Un des grands mérites du recueil de réflexions de Werner Heisenberg, sobrement intitulé "la Partie et le Tout", est de donner une perspective philosophique à la mécanique quantique, et de déboucher même sur certaines considérations métaphysiques.
En son temps, Newton avait influencé beaucoup de penseurs. Pourquoi n'en serait-il pas de même à notre époque pour les savants qui nous emmènent, par la seule force de leur raisonnement, vers les terres nouvelles de la connaissance ?
Trop souvent les philosophes se croient autorisés à faire fi de la rigueur des démonstrations scientifiques. Résultat, ils jargonnent, se fondant sur des principes ex nihilo, et la philosophie finit, comme le disait narquoisement l'un des amis de Heisenberg, par "constituer l'abus systématique d'une nomenclature inventée précisément en vue de cet abus..."
Un des principaux enseignements de la mécanique quantique, déroutante par ses incertitudes, est qu'il faut "rejeter a priori toute prétention à l'absolu". Cette précaution vaut aussi bien pour le domaine scientifique que pour celui des idées en général. La division du monde en une face objective et une face subjective paraît beaucoup trop radicale.

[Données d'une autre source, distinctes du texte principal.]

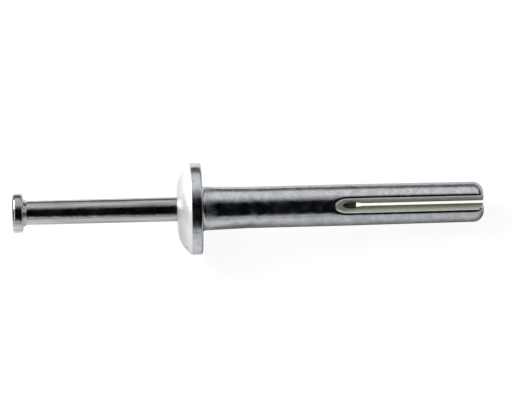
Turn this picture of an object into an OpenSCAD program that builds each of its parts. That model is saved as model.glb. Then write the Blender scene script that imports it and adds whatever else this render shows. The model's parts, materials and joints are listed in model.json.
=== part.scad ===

En dépit de son aspect révolutionnaire, la nouvelle physique atomique n'invalide ni ne tue les théories qui l'ont précédée. Si les conceptions de Ptolémée, d'Archimède ou de Newton sont aujourd'hui dépassées, elles gardent une part de vérité et les prédictions qu'elles permettent de faire sont toujours valables dans le contexte pour lequel elles ont été conçues. Elles ne sont plus suffisantes pour décrire le monde des particules élémentaires, mais constituent des étapes sur le chemin du savoir.
Heisenberg tire de cette évolution par ajustements successifs l'idée "qu'une révolution bienfaisante et fructueuse ne peut être réalisée que si l'on s'efforce d'introduire le moins de changements possible, et si l'on se consacre de prime abord à la solution d'un problème limité, nettement circonscrit. Une tentative consistant à abandonner tout l'acquis antérieur ou à le modifier arbitrairement ne peut conduire qu'à l'absurdité pure."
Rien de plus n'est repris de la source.